D’autres pratiques sont toujours courantes. Il y a l’enlèvement des jeunes filles ou les mariages forcés à un âge précoce.
Les droits d’héritage des veuves sont limités, et c’est précisément pourquoi le projet de beurre de karité à Tamale est si important, explique Adisa Yakubu. Les femmes du nord ont pourtant enregistré des succès symboliques dans un certain nombre de domaines. A l’occasion des dernières élections parlementaires de 2004, quatre femmes ont été élues dans cette région.
De nombreux pays d’Afrique et d’autres régions du monde sont marqués par des inégalités régionales, un fait que l’on perd de vue dans les débats qui portent surtout sur les moyennes nationales.
In a few respects, women in the north have made some symbolic gains. During the last parliamentary election in 2004, four women were elected in the Northern Region. They accounted for about 15 per cent of the deputies in the region, marginally higher than the 11 per cent rate for Ghana as a whole.
Le patchwork ethnique du Nord complique la situation sociale. Il y a une quinzaine d’ethnies rien que dans cette région, avec des origines, coutumes et traditions différentes. Le plus souvent, dit Cletus Dordunoo, tout ce monde vit en paix, mais, parfois des conflits éclatent, certains groupes s’estimant lésés dans l’accès aux ressources ou l’attribution de positions d’influence.
Des heurts ethniques se sont produits fin juin à Bawku, dans la Haute Région de l’Est, qui ont fait plus d’une douzaine de victimes. Faisant le rapprochement entre de tels actes de violence et la persistance de la pauvreté, des centaines de femmes et d’enfants ont manifesté dans la ville exigeant le retour à la paix. “La discorde tue”, pouvait-on lire sur certaines banderoles, alors que d’autres décrétaient “Pas de paix, pas de développement “.
Fonds de développement
L’idée qu’un effort exceptionnel est indispensable au niveau national pour combler l’écart qui sépare le nord du sud est plus ancienne que le Ghana lui-même.

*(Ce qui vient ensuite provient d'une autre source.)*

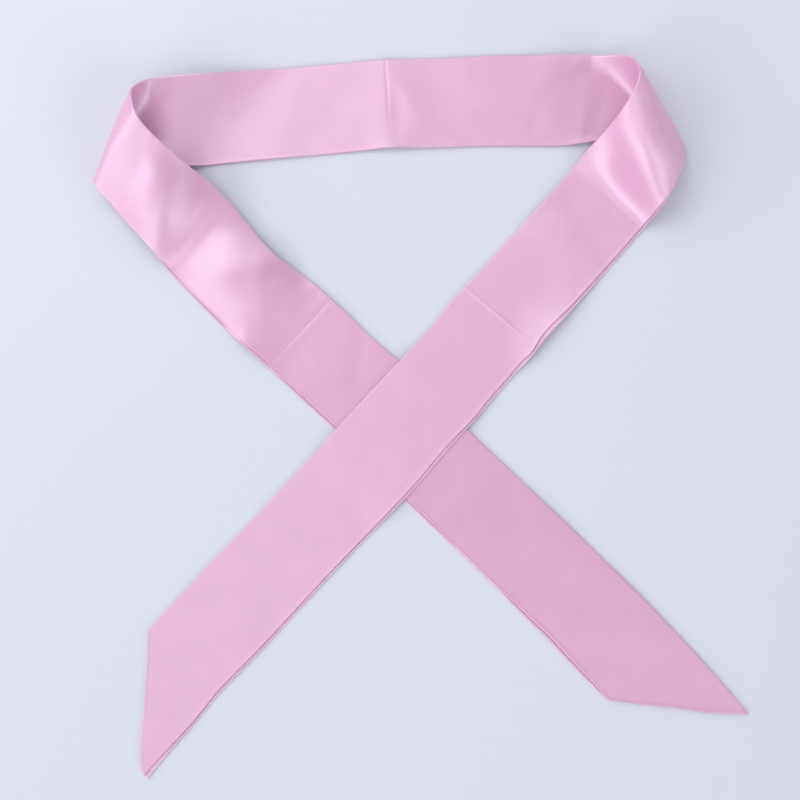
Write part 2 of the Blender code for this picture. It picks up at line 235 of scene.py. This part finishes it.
# along, across, lean, length, before, after, rise
RIDGES = [
    # packing creases
    (0.0,    22.0,  92.0, 60.0,  8.0,  6.0,  0.40),
    (0.8,    37.0,  92.0, 24.0,  0.8,  0.8, -0.16),
    (-317.5, 25.0,  90.0, 60.0, 14.0,  3.0, -0.30),
    (-317.0, 25.0,  90.0, 60.0,  1.2,  0.5, -0.15),
    (314.8,  25.0,  89.0, 60.0,  1.1,  0.7,  0.35),
    # band: long wrinkles beside its middle crease, then blotches
    (9.0,    34.0, 116.0, 28.0,  5.0, 11.0,  0.50),
    (12.0,   12.0,  84.0, 22.0,  5.0, 11.0,  0.40),
    (-64.0,  44.0,  20.0, 20.0,  9.9,  6.6, -0.25),
    (-52.0,  30.0,  75.0, 34.0,  8.8,  5.5,  0.20),
    (-30.0,  24.0,  48.0, 40.0,  6.6,  7.7, -0.15),
    (-88.0,  30.0, 100.0, 36.0,  7.7,  6.6,  0.20),
    (-103.0, 10.0, 112.0, 26.0,  5.5,  4.4, -0.25),
    (-40.0,   4.0,   4.0, 36.0,  3.3,  3.3,  0.10),
    (38.0,   10.0, 150.0, 18.0,  3.9,  3.9, -0.15),
    (26.0,   45.0,   6.0, 18.0,  3.9,  3.3, -0.10),
    (44.0,   43.0,  95.0, 12.0,  2.8,  2.8,  0.10),
    (60.0,   26.0,  80.0, 34.0, 11.0,  8.8,  0.15),
    (92.0,   34.0,  66.0, 30.0,  6.6,  5.5, -0.25),
    (82.0,   14.0,  88.0, 16.0,  3.3,  4.4, -0.15),
    # band near the turns
    (106.0,  47.0,  60.0,  9.0,  2.4,  2.4,  0.20),
    (114.0,  47.5,  75.0,  8.0,  1.8,  2.0, -0.20),
    (122.0,  47.0,  70.0,  9.0,  2.4,  2.2,  0.20),
    (107.0,  10.0,  86.0, 18.0,  3.3,  2.4,  0.15),
    (114.0,  12.0,  75.0, 30.0,  4.4,  4.4, -0.25),
    (-120.0, 45.0,  88.0, 12.0,  1.8,  1.8, -0.15),
    (-127.0, 42.0,  60.0,  9.0,  2.2,  2.6,  0.25),
    (-134.0, 44.0,  95.0, 11.0,  2.2,  2.2, -0.25),
    (-126.0, 30.0,  80.0, 24.0,  4.4,  4.4, -0.20),
    # left turn and the strip below it
    (-188.5, 48.0,  82.0,  8.0,  1.8,  1.5, -0.30),
    (-194.0, 25.0,  62.0, 26.0,  3.7,  3.5, -0.40),
    (-184.0, 24.0,  72.0, 34.0,  4.4,  5.5,  0.30),
    (-207.0, 30.0,  52.0, 32.0,  5.0,  4.4,  0.30),
    (-217.0, 40.0,  72.0, 22.0,  7.2,  5.5, -0.50),
    (-227.0, 42.0,  84.0, 20.0,  2.8,  2.8,  0.25),
    (-262.0, 22.0,  46.0, 44.0,  7.7,  7.7,  0.20),
    (-284.0, 32.0,  52.0, 40.0,  4.4,  5.5,  0.35),
    (-296.0, 27.0,  58.0, 34.0,  6.6,  5.5, -0.45),
    (-303.0, 46.0, 128.0, 12.0,  2.8,  2.8,  0.20),
    (-311.0, 20.0,  84.0, 32.0,  3.3,  3.3, -0.15),
    # right turn and the strip below it
    (182.0,  30.0, 118.0, 40.0,  5.5,  5.0,  0.20),
    (193.0,  34.0, 112.0, 30.0,  5.0,  5.5, -0.10),
    (226.0,  18.0,  62.0, 34.0,  6.5,  6.5,  0.15),
    (218.0,  40.0,  60.0, 24.0,  6.5,  6.5, -0.10),
    (252.0,  34.0,  50.0, 34.0,  6.6,  6.6,  0.15),
    (276.0,  43.0,  70.0, 16.0,  4.4,  6.6, -0.25),
    (268.0,  44.0,  60.0, 16.0,  2.8,  2.2,  0.20),
    (305.0,  22.0,  86.0, 40.0,  5.5,  5.5, -0.15),
    (298.0,  26.0,  84.0, 40.0,  3.3,  3.3,  0.10),
    # tails
    (-330.0, 24.0,  60.0, 38.0,  6.6,  6.6,  0.15),
    (-345.0, 44.0,  40.0, 14.0,  4.4,  4.4, -0.20),
    (-357.0, 26.0,  50.0, 20.0,  5.5,  5.5, -0.20),
    (322.0,  14.0,  80.0, 26.0,  4.4,  5.5, -0.15),
    (352.0,  46.0,  40.0, 16.0,  5.5,  5.5, -0.15),
    (382.0,  22.0,  52.0, 40.0,  9.9,  7.7,  0.15),
    (455.0,  28.0,  44.0, 48.0,  9.9,  9.9,  0.15),
    (548.0,  24.0,  40.0, 46.0,  8.8,  9.9, -0.15),
    (-438.0, 28.0,  38.0, 44.0,  8.8,  8.8,  0.15),
    (-520.0, 22.0,  44.0, 48.0, 11.0,  8.8, -0.15),
]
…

En 1953 déjà, des représentants des provinces du nord avaient recommandé à une assemblée constitutionnelle la constitution d’un organisme séparé chargé d’encourager les investissements vers le nord, en vue de « rattraper le retard sur le sud”.

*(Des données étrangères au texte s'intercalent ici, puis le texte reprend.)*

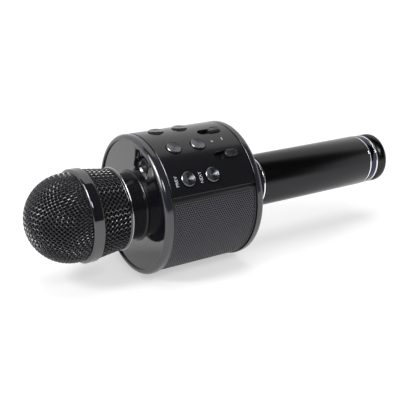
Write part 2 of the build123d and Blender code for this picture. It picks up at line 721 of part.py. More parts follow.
# ---------------------------------------------------------------- rear cap and charging socket
with BuildPart() as rear_cap:
    with BuildSketch(profile_plane) as rear_profile:
        with BuildLine():
            Polyline(
                (chassis_rear_x, COLLAR_BORE),
                (chassis_rear_x, rim_inner_radius - FIT / 2),
                (rear_dish_x, rim_inner_radius - FIT / 2),
                (rear_dish_x, COLLAR_RADIUS),
                (collar_rear_x, COLLAR_RADIUS),
                (collar_rear_x, insert_radius),
                (collar_rear_x + HANDLE_SPIGOT_LENGTH, insert_radius),
                (collar_rear_x + HANDLE_SPIGOT_LENGTH, COLLAR_BORE),
                close=True,
            )
        make_face()
        collar_corner = rear_profile.vertices().sort_by_distance((rear_dish_x, COLLAR_RADIUS))
        fillet(collar_corner[0], COLLAR_FLARE)
    revolve(axis=mic_axis)
    with BuildSketch(section_plane(chassis_rear_x)):
        for angle in SCREW_ANGLES:
            with PolarLocations(SCREW_CIRCLE_RADIUS, 1, PANEL_ANGLE + angle):
                Circle(SCREW_RADIUS + FIT)
    extrude(amount=SCREW_BITE + FIT, mode=Mode.SUBTRACT)
    with BuildSketch(section_plane(chassis_rear_x)):
        with PolarLocations(CHARGE_FROM_AXIS, 1, CHARGE_ANGLE):
            SlotOverall(CHARGE_WIDTH + 2 * FIT, CHARGE_HEIGHT + 2 * FIT, rotation=90)
    extrude(amount=rear_dish_x - chassis_rear_x, mode=Mode.SUBTRACT)
finish(rear_cap.part, "rear_cap")

with BuildPart() as charge_socket:
    with BuildSketch(section_plane(rear_dish_x)):
        with PolarLocations(CHARGE_FROM_AXIS, 1, CHARGE_ANGLE):
            SlotOverall(CHARGE_WIDTH, CHARGE_HEIGHT, rotation=90)
    extrude(amount=-CHARGE_DEPTH)
    with BuildSketch(section_plane(rear_dish_x)):
        with PolarLocations(CHARGE_FROM_AXIS, 1, CHARGE_ANGLE):
            SlotOverall(CHARGE_WIDTH - 2 * CHARGE_WALL, CHARGE_HEIGHT - 2 * CHARGE_WALL, rotation=90)
    extrude(amount=CHARGE_WALL - CHARGE_DEPTH, mode=Mode.SUBTRACT)
    with BuildSketch(section_plane(rear_dish_x - CHARGE_DEPTH)):
        with PolarLocations(CHARGE_FROM_AXIS, 1, CHARGE_ANGLE):
            Rectangle(CHARGE_HEIGHT / 5, CHARGE_WIDTH * 0.7)
    extrude(amount=CHARGE_DEPTH - 1)
finish(charge_socket.part, "charge_socket")

for name, seat_x, inwards in (
    ("front_dish_screws", chassis_front_x + CHASSIS_FLANGE, 1),
    ("rear_cap_screws", chassis_rear_x - CHASSIS_FLANGE, -1),
):
    with BuildPart() as screws:
        for angle in SCREW_ANGLES:
            with BuildSketch(section_plane(seat_x)):
                with PolarLocations(SCREW_CIRCLE_RADIUS, 1, PANEL_ANGLE + angle):
                    Circle(SCREW_HEAD_RADIUS)
            extrude(amount=inwards * SCREW_HEAD_HEIGHT)
            with BuildSketch(section_plane(seat_x)):
                with PolarLocations(SCREW_CIRCLE_RADIUS, 1, PANEL_ANGLE + angle):
                    Circle(SCREW_RADIUS)
            extrude(amount=-inwards * (CHASSIS_FLANGE + SCREW_BITE))
    finish(screws.part, name)

# ---------------------------------------------------------------- handle
for name, ring_x in (
    ("handle_front_ring", collar_rear_x),
    ("tail_ring_inner", handle_rear_x),
    ("tail_ring_outer", tail_band_rear_x),
):
    with BuildPart() as bright_ring:
        revolve(
            tube_profile(ring_x, ring_x + BRIGHT_RING_WIDTH, handle_bore, trim_radius),
            axis=mic_axis,
        )
    finish(bright_ring.part, name)

with BuildPart() as handle_tube:
    revolve(
        tube_profile(handle_front_x, handle_rear_x, handle_bore, HANDLE_RADIUS),
        axis=mic_axis,
    )
finish(handle_tube.part, "handle_tube")

with BuildPart() as tail_band:
    revolve(
        tube_profile(tail_band_front_x, tail_band_rear_x, handle_bore, trim_radius),
        axis=mic_axis,
    )
finish(tail_band.part, "tail_band")

tail_insert_front_x = handle_rear_x - TAIL_INSERT_GRIP
with BuildPart() as tail_insert:
    revolve(
        tube_profile(tail_insert_front_x, end_cap_front_x, TAIL_BORE, insert_radius),
        axis=mic_axis,
    )
finish(tail_insert.part, "tail_insert")

contact_x = collar_rear_x + HANDLE_SPIGOT_LENGTH
battery_front_x = contact_x + CONTACT_THICKNESS + BATTERY_NUB_HEIGHT + FIT
battery_rear_x = battery_front_x + BATTERY_LENGTH
with BuildPart() as battery_contact:
    with BuildSketch(section_plane(contact_x)):
        Circle(CONTACT_RADIUS)
    extrude(amount=CONTACT_THICKNESS)
finish(battery_contact.part, "battery_contact")

with BuildPart() as battery_cell:
    with BuildSketch(section_plane(battery_front_x)):
        Circle(BATTERY_RADIUS)
    extrude(amount=BATTERY_LENGTH)
    with BuildSketch(section_plane(battery_front_x)):
        Circle(BATTERY_NUB_RADIUS)
    extrude(amount=-BATTERY_NUB_HEIGHT)
finish(battery_cell.part, "battery_cell")

with BuildPart() as battery_sleeve:
    revolve(
        tube_profile(
            contact_x + CONTACT_THICKNESS + FIT,
            battery_rear_x - HANDLE_WALL,
            BATTERY_RADIUS + FIT,
            insert_radius,
        ),
        axis=mic_axis,
    )
finish(battery_sleeve.part, "battery_sleeve")

plug_radius = TAIL_BORE - RUN
plug_front_x = end_cap_front_x - PLUG_LENGTH
with BuildPart() as end_cap:
    with BuildSketch(profile_plane) as end_profile:
        with BuildLine():
            Polyline(
                (plug_front_x, plug_radius - PLUG_WALL),
                (plug_front_x, plug_radius),
                (end_cap_front_x + SEAT, plug_radius),
                (end_cap_front_x + SEAT, trim_radius),
                (end_x, trim_radius),
                (end_x, 0),
                (end_cap_front_x + SEAT, 0),
                (end_cap_front_x + SEAT, plug_radius - PLUG_WALL),
                close=True,
            )
        make_face()
        end_corner = end_profile.vertices().sort_by_distance((end_x, trim_radius))[0]
        fillet(end_corner, END_CAP_ROUNDING)
    revolve(axis=mic_axis)
finish(end_cap.part, "end_cap")

with BuildPart() as battery_spring:
    with BuildSketch(section_plane(battery_rear_x + RUN)):
        Circle(SPRING_TIP_RADIUS)
    with BuildSketch(section_plane(end_cap_front_x + SEAT)):
        Circle(SPRING_BASE_RADIUS)
    loft()
finish(battery_spring.part, "battery_spring")
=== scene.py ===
"""Looks of a wireless karaoke microphone that lies on its round speaker barrel."""
import json
import logging
import math
from dataclasses import dataclass
from enum import Enum

import bmesh
import bpy
import numpy as np
from mathutils import Matrix, Vector

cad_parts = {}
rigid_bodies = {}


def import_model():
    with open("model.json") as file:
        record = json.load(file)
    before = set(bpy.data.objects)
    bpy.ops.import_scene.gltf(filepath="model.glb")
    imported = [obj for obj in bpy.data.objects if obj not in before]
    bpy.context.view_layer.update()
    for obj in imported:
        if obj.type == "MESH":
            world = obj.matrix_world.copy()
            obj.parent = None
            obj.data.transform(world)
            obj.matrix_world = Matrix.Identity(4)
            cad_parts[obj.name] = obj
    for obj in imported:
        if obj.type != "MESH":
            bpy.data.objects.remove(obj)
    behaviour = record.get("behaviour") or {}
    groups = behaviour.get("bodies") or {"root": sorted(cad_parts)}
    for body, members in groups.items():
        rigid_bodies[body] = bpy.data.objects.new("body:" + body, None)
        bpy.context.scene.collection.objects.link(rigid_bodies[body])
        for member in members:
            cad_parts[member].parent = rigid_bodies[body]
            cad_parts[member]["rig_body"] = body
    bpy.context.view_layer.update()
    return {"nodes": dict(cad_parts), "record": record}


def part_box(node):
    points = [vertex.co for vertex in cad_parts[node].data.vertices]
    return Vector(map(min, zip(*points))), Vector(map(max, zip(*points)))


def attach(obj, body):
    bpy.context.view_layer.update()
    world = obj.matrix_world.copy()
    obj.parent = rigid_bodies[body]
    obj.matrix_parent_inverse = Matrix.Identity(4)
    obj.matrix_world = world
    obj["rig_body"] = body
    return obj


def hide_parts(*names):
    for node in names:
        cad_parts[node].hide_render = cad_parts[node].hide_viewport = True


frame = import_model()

MM = 0.001
LOG = logging.getLogger("microphone")
MAIN_BODY = "microphone"
HEAD_BODY = "grille_head"
ALONG = np.array([1.0, 0.0, 0.0])
WHITE = (1.0, 1.0, 1.0, 1.0)
SHARP_EDGE = math.radians(32)
COPY_SHARP_EDGE = math.radians(28)
MERGE_DISTANCE = 1e-6


def node_box(node: str) -> tuple[np.ndarray, np.ndarray]:
    """Lowest and highest corner of a CAD node in millimetres.

    Args:
        node: the CAD node's name.

    Returns:
        The two corners as arrays.
    """
    low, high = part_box(node)
    return np.array(low) / MM, np.array(high) / MM


def node_span(node: str) -> tuple[float, float]:
    """Where a CAD node starts and ends along the axis, in millimetres."""
    low, high = node_box(node)
    return low[0], high[0]


def node_radius(node: str) -> float:
    """Radius of a round CAD node, half its box's height, in millimetres."""
    low, high = node_box(node)
    return (high[2] - low[2]) / 2


def node_points(node: str) -> np.ndarray:
    """Points of a CAD node's mesh.

    Args:
        node: the CAD node's name.

    Returns:
        The points in millimetres, one row each.
    """
    mesh = frame["nodes"][node].data
    points = np.empty(len(mesh.vertices) * 3, np.float32)
    mesh.vertices.foreach_get("co", points)
    return points.reshape(-1, 3) / MM


AXIS_HEIGHT = float(np.mean([corner[2] for corner in node_box("front_rim")]))


def around(x: np.ndarray, radius: np.ndarray, angle: np.ndarray) -> np.ndarray:
    """Points round the microphone's axis, angles in radians from straight up towards -Y.

    A point is x along the axis, minus radius times the sine across it, and the axis height plus
    radius times the cosine upwards.

    Args:
        x: stations along the axis.
        radius: distances from the axis.
        angle: angles round the axis.

    Returns:
        Points with x, y and z in the last dimension.
    """
    x, radius, angle = np.broadcast_arrays(x, radius, angle)
    return np.stack([x, -radius * np.sin(angle), AXIS_HEIGHT + radius * np.cos(angle)], axis=-1)


def directions(angle: float) -> tuple[np.ndarray, np.ndarray]:
    """Directions at an angle round the axis: straight out from it, and across towards larger angles."""
    sine, cosine = math.sin(angle), math.cos(angle)
    return np.array([0, -sine, cosine]), np.array([0, -cosine, -sine])


# ---------------------------------------------------------------- meshes
def add_object(name: str, data: bpy.types.ID) -> bpy.types.Object:
    """Put a new object into the scene.

    Args:
        name: its name.
        data: the mesh, lamp, camera or curve that it holds.

    Returns:
        The object, at the origin.
    """
    made = bpy.data.objects.new(name, data)
    bpy.context.scene.collection.objects.link(made)
    return made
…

John Nabila rappelle que le premier gouvernement après l’indépendance, celui de Kwame Nkrumah, a constitué un fonds de bourses pour les étudiants du nord, et la plupart des gouvernements suivants ont pris d’autres mesures. “Il n’y a pas un seul gouvernement que l’on peut accuser d’avoir négligé le nord”, dit-il. Mais l’instabilité politique, les nombreux autres besoins urgents du pays et des mauvaises décisions économiques ont affaibli ces efforts.
Au cours des dernières années, des parlementaires, des cadres, des hommes d’affaires et autres notables du nord ont renouvelé leurs appels pour la constitution d’un fonds de développement du Nord. Cette proposition a reçu le soutien de la plupart des principaux partis politiques et la majorité des candidats aux élections parlementaires de décembre 2008 se sont engagés durant la campagne électorale à financer généreusement une telle initiative. A l’occasion d’une manifestation électorale organisée à la fin juillet à Tamale, le candidat présidentiel du Nouveau Parti patriotique actuellement au pouvoir a promis d’alimenter le fonds avec 1 milliard de dollars s’il était élu. Les candidats du parti d’opposition, le Congrès national démocrate, ont fait des promesses analogues.

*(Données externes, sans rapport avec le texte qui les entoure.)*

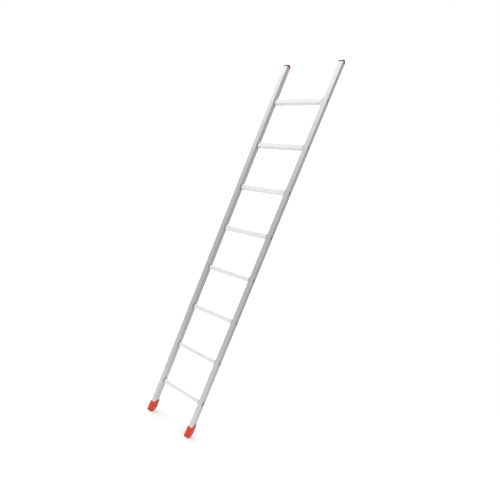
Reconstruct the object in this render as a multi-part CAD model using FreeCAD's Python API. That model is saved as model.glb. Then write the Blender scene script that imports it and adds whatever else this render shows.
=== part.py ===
"""Straight single-section aluminium ladder with eight rungs.

Units are millimetres.  The ladder stands upright: +X runs along the rungs to the
right stile, -Y is the climbing side, +Z runs up the stiles.  The origin lies on the
ground, under the middle of the ladder.
"""
import FreeCAD
import Part
import math
import os

# Overall sizes
OVERALL_WIDTH = 340.0        # outer face to outer face of the stiles
OVERALL_HEIGHT = 2444.0      # sole to the highest edge of the caps
RUNG_COUNT = 8
RUNG_PITCH = 280.0
FIRST_RUNG_HEIGHT = 238.0    # sole to the middle of the lowest rung

# Stiles: box extrusions
STILE_WIDTH = 26.0
STILE_DEPTH = 56.0
STILE_WALL = 1.4
STILE_CORNER = 2.6

# Rungs: square tubes with a ribbed tread, beaded inside and flared outside
RUNG_SIZE = 27.0
RUNG_WALL = 1.7
RUNG_CORNER = 2.4
RUNG_HOLE_CLEARANCE = 0.15   # each side, between a rung and its hole in the stile
GROOVE_COUNT = 6             # on the top and on the underside of a rung
GROOVE_PITCH = 3.2
GROOVE_DEPTH = 0.7
BEAD_PROUD = 4.6             # collar that bears on the inner face of the stile
BEAD_LAND = 4.2
BEAD_SLOPE = 1.6
LOCK_PROUD = 2.0             # bead behind the inner wall, inside the stile
LOCK_LENGTH = 3.0
FLARE_PROUD = 3.8            # rim on the outer face of the stile
FLARE_THICKNESS = 2.0
FLARE_EDGE = 1.2             # metal left at the mouth of the rim
FUNNEL_DEPTH = 5.0

# Feet: one-piece plastic shoes
FOOT_HEIGHT_FRONT = 69.0
FOOT_HEIGHT_BACK = 84.0
FOOT_SIDE_WALL = 2.5         # wall of the shoe at its top edge, on both sides
FOOT_END_WALL = 4.5          # wall of the shoe at the toe and at the back
FOOT_BOTTOM_FLARE = 5.0      # how far the sole stands out past the stile, each side
FOOT_ROUND = 2.2             # rounding of the shoe's long edges
FOOT_SEAT_HEIGHT = 18.0      # sole to the sawn end of the stile
FOOT_HEEL_RADIUS = 40.0      # rounded back of the sole, which rolls on the ground
FOOT_TOE_RADIUS = 2.5
TREAD_PITCH = 6.0
TREAD_WIDTH = 2.2
TREAD_DEPTH = 1.8
TREAD_TOE_MARGIN = 7.0
HEEL_TREADS = 4

# Plugs inside the stile ends
PLUG_CLEARANCE = 0.3
PLUG_WALL = 2.2
PLUG_RIB_WIDTH = 2.4
FOOT_PLUG_LENGTH = 26.0
CAP_PLUG_LENGTH = 24.0       # below the lowest point of the sawn end
SHELL_CLEARANCE = 0.2        # between a stile and what is slipped over it

# Top caps, on stile ends sawn at a slant that lies level when the ladder leans
TOP_SLANT = 20.5             # degrees, front edge of the stile lower than its back edge
CAP_BACK_HEIGHT = 11.0       # above the sawn end, at the back of the stile
CAP_FRONT_HEIGHT = 7.0       # above the sawn end, at the front of the stile
CAP_CREST_DROP = 3.5         # the crest halfway back, below the highest edge
CAP_LIP = 0.4                # how far a cap stands out past the stile, all round
CAP_TOP_ROUND = 3.0          # edges that run across the cap
CAP_SIDE_ROUND = 2.0         # edges along its sides, and its upright corners
CAP_WALL = 3.0

# Blind rivets through the back of each shoe
RIVET_HEIGHT = 62.0
RIVET_DIAMETER = 4.8
RIVET_HOLE_CLEARANCE = 0.05
RIVET_HEAD_DIAMETER = 9.5
RIVET_HEAD_HEIGHT = 1.3
RIVET_RECESS_CLEARANCE = 0.4 # round the head, in the shoe's recess for it
RIVET_TAIL_DIAMETER = 7.0
RIVET_TAIL_LENGTH = 5.0

# Values worked out from the sizes above
STILE_CENTRE = (OVERALL_WIDTH - STILE_WIDTH) / 2
INNER_FACE = OVERALL_WIDTH / 2 - STILE_WIDTH
OUTER_FACE = OVERALL_WIDTH / 2
STILE_BOTTOM = FOOT_SEAT_HEIGHT
STILE_TOP_BACK = OVERALL_HEIGHT - CAP_BACK_HEIGHT
STILE_TOP_FRONT = STILE_TOP_BACK - STILE_DEPTH * math.tan(math.radians(TOP_SLANT))
CAVITY_WIDTH = STILE_WIDTH - 2 * STILE_WALL
CAVITY_DEPTH = STILE_DEPTH - 2 * STILE_WALL
CAVITY_CORNER = max(STILE_CORNER - STILE_WALL, 0.4)
RUNG_HEIGHTS = [FIRST_RUNG_HEIGHT + RUNG_PITCH * step for step in range(RUNG_COUNT)]
OVERCUT = 1.0                # how far a cutting tool reaches past what it cuts

UP = FreeCAD.Vector(0, 0, 1)
ALONG_X = FreeCAD.Rotation(FreeCAD.Vector(0, 1, 0), 90)


def rounded_rectangle(width, depth, radius, height=0.0):
    """Closed outline centred on the Z axis, lying at the given height."""
    half_w, half_d = width / 2, depth / 2
    in_w, in_d = half_w - radius, half_d - radius
    diagonal = radius * math.sqrt(0.5)

    def point(x, y):
        return FreeCAD.Vector(x, y, height)

    edges = []
    for turn_x, turn_y in ((1, 1), (-1, 1), (-1, -1), (1, -1)):
        on_side = point(turn_x * half_w, turn_y * in_d)
        on_end = point(turn_x * in_w, turn_y * half_d)
        middle = point(turn_x * (in_w + diagonal), turn_y * (in_d + diagonal))
        start, finish = (on_side, on_end) if turn_x == turn_y else (on_end, on_side)
        edges.append(Part.Arc(start, middle, finish).toShape())
        if turn_x == turn_y:
            following = point(-turn_x * in_w, turn_y * half_d)
        else:
            following = point(turn_x * half_w, -turn_y * in_d)
        edges.append(Part.LineSegment(finish, following).toShape())
    return Part.Wire(edges)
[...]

M. Nabila est optimiste sur les chances de constitution d’un fonds destiné aux besoins du Nord. “Cette idée a reçu le feu vert des autorités, de la société civile, des mouvements de jeunesse du nord, des membres du Parlement et du Conseil d’Etat. Il s’agit donc d’une véritable action concertée à tous les niveaux”, dit-il.
De l’avis de Cletus Dordunoo, accorder la priorité à un seul domaine d’activité n’est pas la solution. Les infrastructures, notamment les routes et les technologies modernes de communication, seront indispensables pour briser l’isolement de cette région du pays. Mais compte tenu du fait que la plupart des habitants du Nord s’adonnent aux activités agricoles et d’élevage, il est tout aussi important à son avis de lancer un programme de développement agricole “très agressif”, offrant aux petits agriculteurs des engrais, des semences et des systèmes d’irrigation. Par ailleurs, dit-il, “ je n’échangerais l’éducation et la santé pour rien au monde”.
M. Nabila se réfère à une étude géologique réalisée dans West Mamprusi, son district d’origine, pour souligner le potentiel des industries extractives. “Il y a pas mal de minerais dans cette région”, dit-il, tout en estimant que le développement des secteurs du beurre de karité, du coton, des arachides et des industries manufacturières était tout aussi important.
Le flux de migrants vers le sud pourrait être enrayé pour peu que les jeunes du nord se voient accorder une nouvelle chance. “Le lancement d’un programme de développement solide dans le nord permettrait de créer une économie capable d’absorber cette main d’œuvre oisive et d’offrir une meilleure éducation à tous. S’il y a des emplois, les jeunes resteront ici”, prédit John Nabila.